Robust trial design requires a stringent approach to measurement:

  • High-Fidelity Instrumentation: Select psychometric instruments and assessments with established, high reliability coefficients. Avoid ad-hoc or unvalidated assessments, which introduce unpredictable error variance.
  • Multiple Indicators and Latent Variables: Rather than relying on a single observed score, robust designs should incorporate multiple indicators of the target construct. Utilizing Structural Equation Modeling (SEM) or latent variable frameworks during the analysis phase allows researchers to model and extract measurement error, yielding a more accurate estimate of the true intervention effect.
  • Standardized Administration: Ensure that measurement protocols are strictly standardized across all trial sites to prevent the introduction of systematic error or administrator bias.

Pre-registration and Registered Reports

The winner’s curse is heavily exacerbated by publication bias and analytical flexibility (often termed ”p-hacking”). When researchers test multiple outcomes or analytical models and only report the most favorable results, the resulting effect sizes are artificially inflated.

  • Comprehensive Pre-registration: Before data collection begins, researchers must publicly register their hypotheses, primary and secondary outcome measures, sample size justifications, and exact analytical models. This transparency prevents the post-hoc selection of inflated effect sizes.
  • Registered Reports: Policymakers and funding agencies should prioritize the Registered Reports publication model. In this framework, peer review occurs prior to data collection.
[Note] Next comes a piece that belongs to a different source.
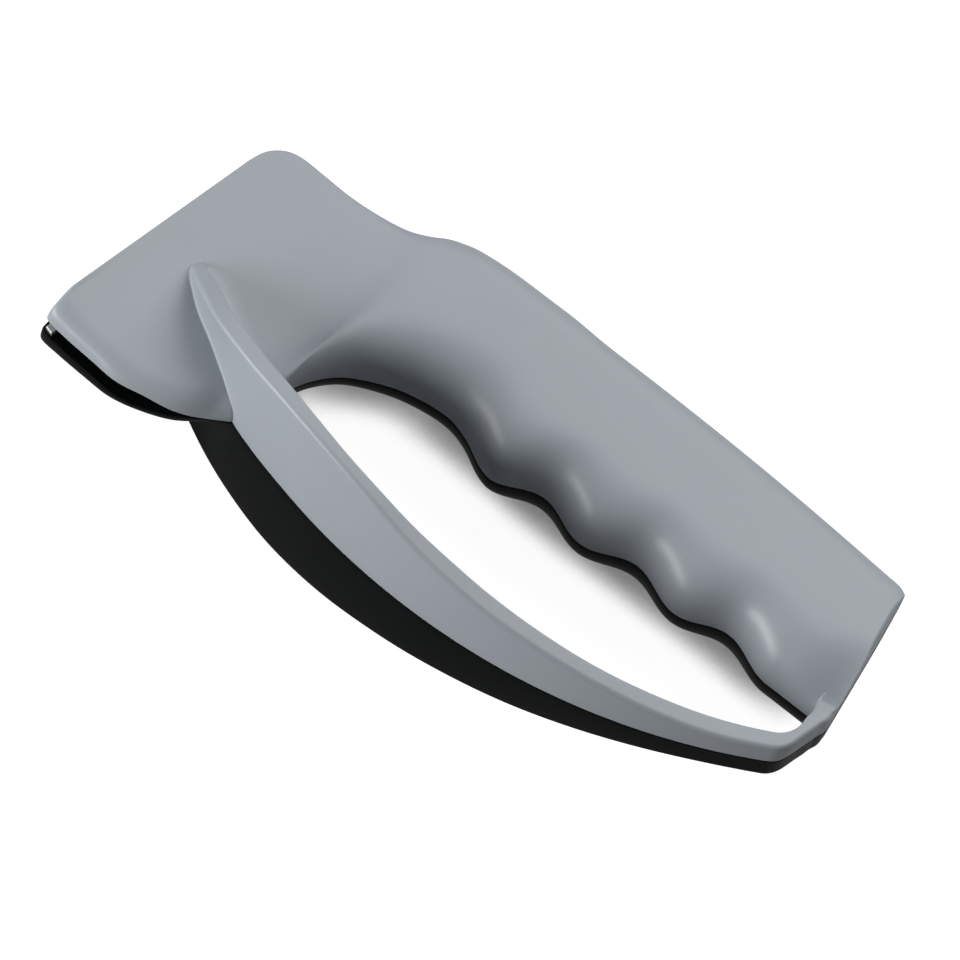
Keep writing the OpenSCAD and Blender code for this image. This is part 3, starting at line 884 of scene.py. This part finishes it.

If the methodology is deemed rigorous, the study is accepted for publication regardless of the final results. This eliminates publication bias against null findings and removes the incentive to chase statistically significant, exaggerated effects.

Multi-Site Trials and Built-In Replication

Single-site studies are highly susceptible to local idiosyncrasies, leading to effect sizes that rarely scale to the state or national policy level. To produce realistic data for policy implementation, research designs must prioritize generalizability.

  • Multi-Site Randomized Controlled Trials (RCTs): Conducting trials across diverse educational settings (e.g., varying socioeconomic demographics, urban and rural districts) provides a more accurate estimate of the average treatment effect. It also allows researchers to analyze treatment effect heterogeneity, identifying where the intervention works and where it fails.
  • Internal Replication Phases: Robust strategic frameworks should build replication directly into the trial design. A phased approach—where an initial finding in one cohort is immediately tested against a subsequent, independent cohort within the same study framework—helps verify whether an observed effect size is stable or a product of the winner’s curse.

Implementing Strict Stopping Rules

In longitudinal or multi-wave educational trials, researchers may be tempted to analyze data as it is collected and halt the trial early if a statistically significant benefit is observed. This practice, known as ”data peeking,” virtually guarantees an inflated effect size, as trials are often stopped precisely when random variation pushes the effect to an artificial peak.

If interim analyses are necessary for ethical or financial reasons, researchers must implement strict sequential analysis frameworks. Utilizing predefined stopping boundaries (such as O’Brien-Fleming boundaries) requires a much higher threshold of statistical significance during early analyses. This penalizes early testing and preserves the integrity of the final effect size estimate, ensuring that policymakers are not misled by premature, exaggerated data.